Dem nach wie vor anhaltenden „Ausverkauf der Heimat“ konnte 1973 endlich ein weiterer gesetzgeberischer Riegel geschoben werden. Nachdem der Nationalrat bereits 1972 sein Einverständnis erteilt hatte
[22], stimmte nun auch der Ständerat einer
Verschärfung der Bewilligungspflicht für Grundstückkäufe durch Personen mit Wohnsitz im Ausland zu. Bundesrat Furgler betonte in der Eintretensdebatte der Kleinen Kammer, der Bundesbeschluss sei nicht Ausdruck einer Fremdenfeindlichkeit. Der nicht vermehrbare Boden müsse aber in erster Linie den Schweizern vorbehalten bleiben. Der Vorsteher des EJPD wurde in seiner Ansicht vom Solothurner Luder (fdp) unterstützt, welcher die geplanten Massnahmen als „Akt des Selbstschutzes eines Kleinstaates“ bezeichnete
[23]. In der Folge verschärfte der Ständerat die Vorlage gegenüber dem Nationalrat durch die Einbeziehung weiterer bewilligungspflichtiger Geschäfte (nicht regelmässig gehandelte Immobilienanlagefondsanteile sowie sämtliche Treuhandgeschäfte, Miet- und Pachtverträge). Zudem beschloss er, mit der Einführung einer Übergangsregelung gewissen Härtefällen vorzubeugen. Der Nationalrat stimmte hierauf im Rahmen der Differenzenbereinigung den ständerätlichen Ergänzungen zu
[24]. Die damit vom Parlament sanktionierte „Lex Furgler“ wurde wie die ihr vorangegangenen Vorlagen dem fakultativen Referendum unterstellt. Als Zeitpunkt der Inkraftsetzung bestimmte die Landesregierung den Februar 1974, wobei gleichzeitig das Verbot der Anlage ausländischer Gelder in inländischen Grundstücken aufgehoben werden sollte
[25]. Wie bereits ein Votum des Christlichdemokraten Bodenmann (VS) im Ständerat hatte erwarten lassen, löste die Verschärfung des Bundesbeschlusses im Fremdenverkehrskanton Wallis einen Sturm der Entrüstung aus, der selbst vor Magistraten nicht Halt machte. So liess sich Bundespräsident Bonvin in einer partikularistisch geprägten Ansprache in seinem Heimatkanton dazu hinreissen, den Beschluss als „la loi la plus hypocrite de l'histoire suisse“ zu bezeichnen
[26].
[20] NZ; 103, 1.4.73 ; AZ, 77, 2.4.73 ; Tw, 78, 3.4.73 ; SPS, Ausserordentlicher Parteitag 1973, Beschlussprotokoll, Bern 1973. Vgl. auch SPJ, 1967, S. 94.
[21] Vgl.
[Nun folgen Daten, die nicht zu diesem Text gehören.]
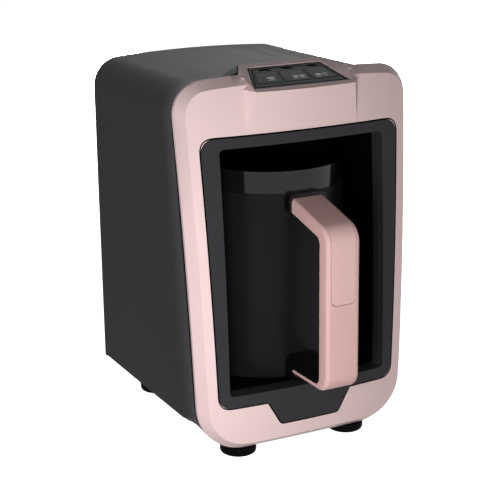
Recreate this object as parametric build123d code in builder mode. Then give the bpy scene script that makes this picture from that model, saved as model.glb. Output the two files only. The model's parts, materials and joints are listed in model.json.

Politische Rundschau, 52/1973, Nr. 2 ; ferner BN, 107, 9.5.73 ; Vat., 110, 12.5.73. Vgl. auch SPJ, 1972, S. 103.
[22] Vgl. SPJ, 1972, S. 103 f.
[23] Amtl. Bull. StR, 1973, S. 5 ff.
[24] Amtl. Bull. StR, 1973, S. 2 ff., 14 ff., 224 f. und 254. Amtl. Bull. NR, 1973, S. 308 ff., 379 und 383.
[25] BBI, 1973, I, Nr. 14, S. 987 ff. ; NZZ, 171, 12.4.73 ; vgl. ferner SPJ, 1972, S. 61 und 103.
[26] Amtl. Bull. StR, 1973, S. 3 ff. ; TG, 24, 30.1.73 ; Ldb, 143, 25.6.73 ; NZZ, 357, 5.8.73 ; TA, 184, 11.8.73.